You taught me the value in our words and the power that they carry. You were and still are the dad I always needed and the mother that anyone would be lucky to have. You are the inspiration behind my dreams, if it wasn’t for your passion for words, for helping others and being independent I don’t think I would have ever had the guts to pursue my dreams of becoming an author. I don’t even think I would have the guts to even admit my dreams to anyone. I never would have started my blog or even picked up a book if it wasn’t for you!

So to show my thanks for everything that you do for not only me but for my siblings written a little poem with clues/hints as to what your presents over the next few weeks are going to be. After the rough year you had last year and everything that is to come, we wanted to make this one a little more special for you.

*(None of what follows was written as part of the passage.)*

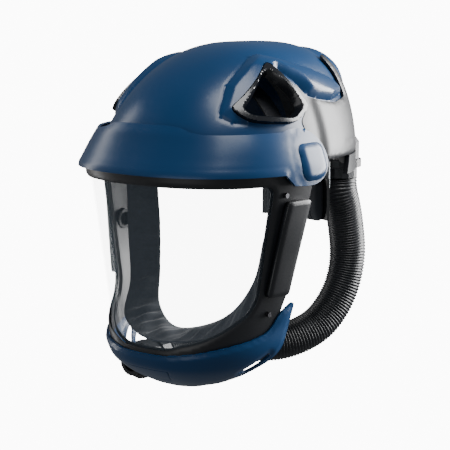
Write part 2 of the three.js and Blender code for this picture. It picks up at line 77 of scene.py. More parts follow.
def add_camera():
    data = bpy.data.cameras.new("camera")
    data.lens = 120
    data.sensor_width = 36
    data.clip_end = 50
    camera = bpy.data.objects.new("camera", data)
    away = Vector((math.sin(AZIMUTH) * math.cos(ELEVATION), -math.cos(AZIMUTH) * math.cos(ELEVATION),
                   math.sin(ELEVATION)))
    camera.location = AIM + away * DISTANCE
    camera.rotation_euler = away.to_track_quat("Z", "Y").to_euler()
    bpy.context.collection.objects.link(camera)
    bpy.context.scene.camera = camera


def add_area_light(name, place, target, size, power, colour=(1, 1, 1)):
    data = bpy.data.lights.new(name, "AREA")
    data.shape = "RECTANGLE"
    data.size, data.size_y = size
    data.energy = power
    data.color = colour
    light = bpy.data.objects.new(name, data)
    light.location = place
    light.rotation_euler = (Vector(place) - Vector(target)).to_track_quat("Z", "Y").to_euler()
    bpy.context.collection.objects.link(light)


def add_studio():
    world = bpy.data.worlds.new("studio")
    world.use_nodes = True
    tree = world.node_tree
    tree.nodes["Background"].inputs["Color"].default_value = (0.95, 0.98, 1.0, 1)
    tree.nodes["Background"].inputs["Strength"].default_value = 0.2
    backdrop = tree.nodes.new("ShaderNodeBackground")
    backdrop.inputs["Strength"].default_value = 14.0
    mix = tree.nodes.new("ShaderNodeMixShader")
    tree.links.new(tree.nodes.new("ShaderNodeLightPath").outputs["Is Camera Ray"], mix.inputs["Fac"])
    tree.links.new(tree.nodes["Background"].outputs["Background"], mix.inputs[1])
    tree.links.new(backdrop.outputs["Background"], mix.inputs[2])
    tree.links.new(mix.outputs["Shader"], tree.nodes["World Output"].inputs["Surface"])
    bpy.context.scene.world = world
    middle = (0, 0, -0.05)
    add_area_light("key_top", (0.5, -0.2, 1.5), middle, (0.9, 0.9), 26)
    add_area_light("rear_side", (0.8, 1.45, 0.4), middle, (1.1, 1.4), 120)
    add_area_light("left_strip", (-1.3, -0.3, 0.1), middle, (0.25, 1.5), 6)
    add_area_light("front_fill", (0.2, -1.9, 0.1), middle, (1.6, 1.2), 8)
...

(I will warn you though, this is the first time I have ever had to write a poem based around specific items so it is a little terrible but hopefully they’ll keep you guess -with hopefully a clue little or idea as to what it could be- until you receive your gifts)

The first is a fairy tale

with a little twist

it all may seem so innocent

with pages first kiss

The second likes to be pet

but be careful of their claws

And always keep in mind

never to forget

Some are cute and cuddly

and some are snugly and cute!

Now it’s time to change your fashion sense

to something new and fun

we have taken the time to find

you something cute with a little bit of sun

We know you like you colours

we know you love your vamps

but I have found you something

a little like a lamp!

Happy mother’s day to my one of a kind mammy. No matter how hard life may seem I know I always have you on my side to see me through just as you have me on your side. We all love you so very much! And can’t thank you enough for being you!